When we start training oxen, which are really nothing but baby calves (no special breed of animal just cattle), we are stronger than they are, and if necessary, we could wrestle them to the ground, and we also teach them that we are the “food gods” and that ALL GOOD things come from us, as well as some pretty painful ones if they do not conform to our alpha position in the “herd.” When you get right down to it, in many ways we (humans) control animals the way that psychopaths control their victims. The only difference is that I actually care about my animal’s welfare and am emotionally attached to them, whereas a psychopath really doesn’t care much about their victim’s welfare or health.
Intermittent reinforcement
In training animals, trainers use “intermittent reinforcement.” The psychologist B. F. Skinner wrote that this brings on a stronger “bond” with a given behavior than if you rewarded them every time they did the behavior. That’s why a “slot machine” will keep someone stuffing money into it, because gamblers are just sure that “NEXT time” it will give them the jackpot. Psychopaths also use the intermittent reward system with us, and we keep hoping that by doing what they want, the NEXT TIME we will get the “jackpot” reward from them.
We could rebel and tell them to take their intermittent rewards and shove them, that we are not going to knuckle down and be their victims, to “pull their plows” by going to work and giving them our money, but we don’t rebel against them. We are unaware that we have the strength and power to rebel, to stand up on our own. If we are earning the living and giving them the money, why do we need them? If s/he is earning the living and we are staying home taking care of the kids all the time, still, what do we need them for?
Power and strength
We have the power and strength to take care of ourselves if we will just recognize it, acknowledge it and then use it. One working parent, taking care of the children and still making a living and a home, is still a “better deal” for children than one good, nurturing parent who is stressed and depressed most or all of the time because of the drama and abuse from a psychopathic partner.
I really am no stronger today than I was back in the midst of the psychopathic chaos, when I was literally huddled on the floor in the fetal position, emotionally “sucking my thumb,” fearing I would be killed by my psychopathic stalkers any minute.
My psychopathic son doesn’t hate me any less, most of my other relatives are no more supportive than they were back then, but I feel stronger. I feel safer. I feel better, because I recognize that I am strong enough to protect myself as much as anyone can. I can live a good life, a happy life, a healthy life, and take control of my own life. I don’t have to give that control and strength and power to anyone.
I can reward and reinforce my own good behavior, I can exercise my power, my strength and my autonomy to be what I want to be, to be the best that I can make myself.
One/Joy ~ Thank you and Yes, I must create a name signifying power, strength, endurance. Schnoodle does sound pretty wimpy, but it means “cutie pie” in German….
Ox ~ Thank you so much. You are SO right, he wanted to intimidate me. And I think he wanted to approach me but my new 6’1″ former Marine boyfriend was with me. Hahaha. He made it a point to say something so I would look at who was passing by, but even though I looked at him, there was no feeling. It felt great to not be intimidated or frightened or panicked in the Spath’s presence. Thank you again for the words of support!

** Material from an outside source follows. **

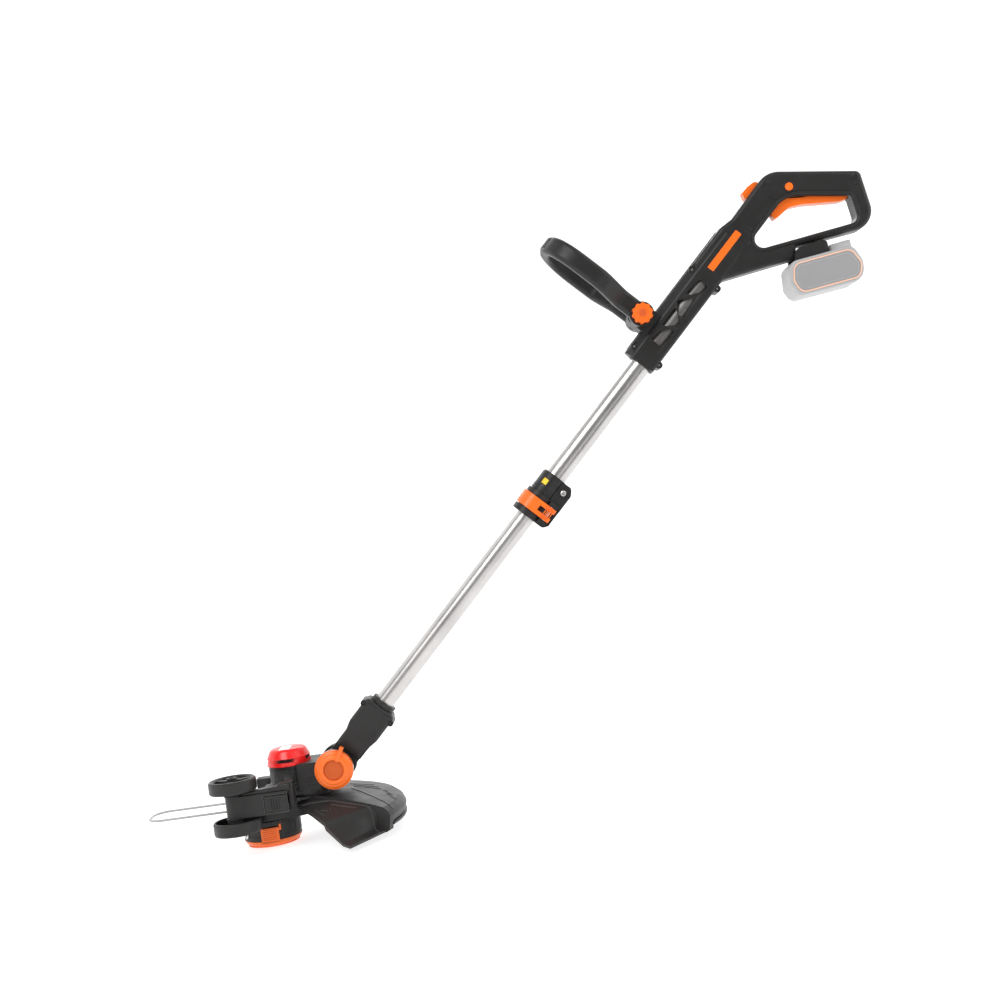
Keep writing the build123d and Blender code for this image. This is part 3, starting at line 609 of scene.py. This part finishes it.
# ---- battery ------------------------------------------------------------------------------------
def battery_details():
    """Vents and seam of the case, coloured rims of the side plates, and the latch's grip."""
    corners = ((9, 24), (15, 7), (94, 7), (100, 25), (91, 46), (14, 46))
    panel = rounded_outline([(x, z, 12) for x, z in corners], 8)
    cuts = Kit()
    for k in range(4):
        cuts.block(98 - 0.1 * k, 110, -16, 16, 16 + 5.2 * k, 17.4 + 5.2 * k)
    cuts.block(-4, 120, -0.35, 0.35, 0, 3.9)
    carved("battery_case", [cuts], BATTERY)
    for word, side in SIDES:
        rim = Kit().frame_ring(panel, -1.5, 0.0, *sorted((31.45 * side, 30.0 * side)))
        piece("battery_rim_" + word, rim, "battery", "rim_peach", BATTERY, bevel=0.3)
        field = Kit().frame_ring(grown(panel, -4.4), -0.5, 0.0, *sorted((31.2 * side, 30.6 * side)))
        piece("battery_inner_line_" + word, field, "battery", "battery_grey", BATTERY, bevel=0.15)
    grip = Kit()
    for step in range(4):
        x = 86.0 + 2.5 * step
        rib = rounded_outline([(x, 59.2, 0.3), (x + 1.3, 59.2, 0.3), (x + 1.3, 60.3, 0.5), (x, 60.3, 0.5)], 3)
        grip.prism(rib, -7.6, 7.6)
    piece("battery_latch_ribs", grip, "battery_latch", "battery_grey", BATTERY, bevel=0.2)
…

Skylar ~ Oh I really think that he wanted me to respond in some manner and I didn’t bite! I would have loved to have said “There is no excuse for your pathetic life”, but then again, I would encouraging a conversation with him and that is what he wants. He went his way and I went mine. He even followed my boyfriend and I about two miles up the road before we turned…..He is truly pathetic!
schnoodle64 – As we have come to learn here……SILENCE SPEAKS VOLUMES! Well done you for not rising to his comment.
schnoodle64 = 10 Spath = 0
Candy ~ That is right! Silence kills the mood/feeling/empathy and puts the Victim in control and not the Spath! He was looking for a reaction and nada one from me! BTW – I like that scoreboard!!!
Schnoodle,
I didn’t realize you had your new BF with you, that makes it even FUNNIER!!!!! Oh, yes, he wanted you to respond in any way, and the SILENCE was sOOOOOOOO LOUDDDDD! LOL It SCREAMED volumes! ROTFLMAO Yep, that makes me smile!!!!! Good going!
Schnoodle,
Wow, you’re were I want to be! Congratulations : )
Ox ~ Yea, it was pretty funny and I even smiled and chuckled all the way home. The spath was texting me last year to say that I was making up this new boyfriend to make him jealous. I have been with the new BF for 9 months and he has been so supportive of what I have been through….my solid rock! He is a beautiful person inside and out. My BF said he wanted to say thank you to the Spath for treating me so poorly otherwise, he would have never met me and had the beautiful relationship that we have. Now that would be an “in your face” to the Spath…..
Ana ~ You can and will get there. I remember what it was like to be in the deepest and darkest place of sadness, loneliness, shame, guilt, missing the so-called wonderful relationship with the Spath. But, NC was the only way to sever the ties with the monster. With each day, I built up more strength and power within myself. He tried his hardest over that last 8 months to text me with either angry statements or loving words, but I would not allow them to affect me. I began each day with a thankful prayer that I had made it another day without succombing to him and today was a new day. At this point, I have blocked his number from my phone and so when he texts me, he gets a message that says “Message is undeliverable” “Number not recognized”. Now that’s what I call complete NC!
This is such a great and inspiring post. Absolutely everyone involved with a spath should read it! Another thing to remember is that compassion and empathy are NOT weaknesses. That’s something we learn from the spath. Everywhere else in life, they are strengths!